Gross yield vs net yield
Gross yield tells you how much the asset returns in the abstract. It's useful for comparing properties. Net yield deducts real operating costs (property tax, community fees, insurance, maintenance, vacancies) and is closer to real returns. A property with 6 % gross yield typically has 4-5 % net yield.
Cash-on-cash is most realistic when there is a mortgage
ROI on total price ignores the effect of leverage. If you buy a €200,000 property with €60,000 of your own money and €140,000 of mortgage, your real investment is €60,000 — and the return on that is what matters. Cash-on-cash measures exactly that.
What yields to look for on the Costa Brava 2026
As a reference for the Alt Empordà:
- Tourist rental (Roses, Empuriabrava, Cadaqués): gross yield 5-9 %, net yield 4-7 %.
- Stable residential rental (Figueres, inland villages): gross yield 4-6 %, net yield 3-5 %.

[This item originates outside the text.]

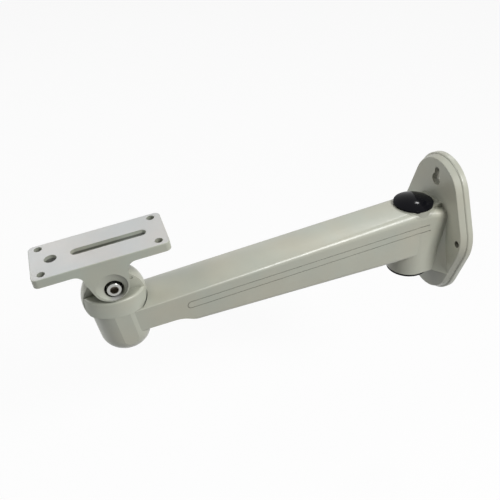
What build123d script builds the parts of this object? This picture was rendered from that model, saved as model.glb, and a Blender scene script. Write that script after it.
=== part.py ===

- Cash-on-cash with well-structured leverage: 8-15 % is achievable at 2.5 % interest in 2026.
If your calculation gives below 4 % net yield, the investment only makes sense if you expect meaningful capital appreciation. If it gives above 7 % net yield, check that your numbers are realistic (inflated rents and understated costs are the most common errors).